转载请注明出处: https://blog.csdn.net/qq_33427047/article/details/81320098
Sequence-to-Sequence Models中会有一个 output_projection 参数,它是什么意思呢?
以 embedding_attention_seq2seq() 函数为例:
def embedding_attention_seq2seq(encoder_inputs,
decoder_inputs,
cell,
num_encoder_symbols,
num_decoder_symbols,
embedding_size,
num_heads=1,
output_projection=None,
feed_previous=False,
dtype=None,
scope=None,
initial_state_attention=False)
在 https://www.tensorflow.org/versions/r1.2/tutorials/seq2seq 中是这么说的:
One more important argument used above is output_projection. If not specified, the outputs of the embedding model will be tensors of shape batch-size by num_decoder_symbols as they represent the logits for each generated symbol. When training models with large output vocabularies, i.e., when num_decoder_symbols is large, it is not practical to store these large tensors. Instead, it is better to return smaller output tensors, which will later be projected onto a large output tensor using output_projection. This allows to use our seq2seq models with a sampled softmax loss, as described in Jean et. al., 2014 (pdf).

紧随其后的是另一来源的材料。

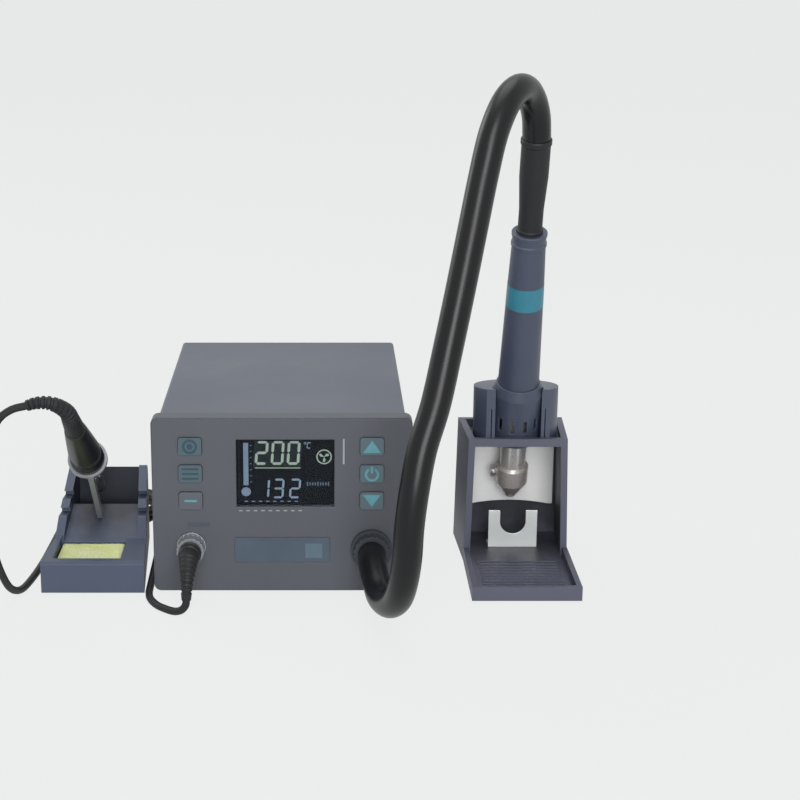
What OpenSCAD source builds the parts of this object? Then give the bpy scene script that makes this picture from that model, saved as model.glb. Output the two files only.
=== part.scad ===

这段话最重要的是 “it is better to return smaller output tensors, which will later be projected onto a large output tensor using output_projection” ,意思是如果不指定output_projection, “as they represent the logits for each generated symbol”,模型的outputs是一个形状为num_decoder_symbols的 tensor。num_decoder_symbols很大时,存储这些较大的tensor不合理,而更好的方法是用较小的output tensors。通过output_projection,这些较小的output tensors会被映射到大的output tensor。
使用 sampled softmax 来处理 large output vocabulary
if num_samples > 0 and num_samples < self.target_vocab_size:
w_t = tf.get_variable("proj_w", [self.target_vocab_size, size], dtype=dtype)
w = tf.transpose(w_t)
b = tf.get_variable("proj_b", [self.target_vocab_size], dtype=dtype)
output_projection = (w, b)
def sampled_loss(labels, inputs):
labels = tf.reshape(labels, [-1, 1])
# We need to compute the sampled_softmax_loss using 32bit floats to
# avoid numerical instabilities.
local_w_t = tf.cast(w_t, tf.float32)
local_b = tf.cast(b, tf.float32)
local_inputs = tf.cast(inputs, tf.float32)
return tf.cast(
tf.nn.sampled_softmax_loss(
weights=local_w_t,
biases=local_b,
labels=labels,
inputs=local_inputs,
num_sampled=num_samples,
num_classes=self.target_vocab_size),
dtype)
在 sampled softmax 中,samples(默认是512)比 target vocabulary size 小,因此会构造一个 output projection。它是由 <权值矩阵,偏置向量> 对构成的。the rnn cell will return vectors of shape batch-size by size, rather than batch-size by target_vocab_size。为了恢复logits,可以乘权重矩阵再加偏置向量。
if output_projection is not None:
for b in xrange(len(buckets)):
self.outputs[b] = [tf.matmul(output, output_projection[0]) +output_projection[1] for ...]
上述代码是 model_with_buckets ,具体实现可以如下:
if output_projection is not None:
for b in xrange(len(buckets)):
self.outputs[b] = [tf.matmul(output, output_projection[0]) + output_projection[1] for output in self.outputs[b]]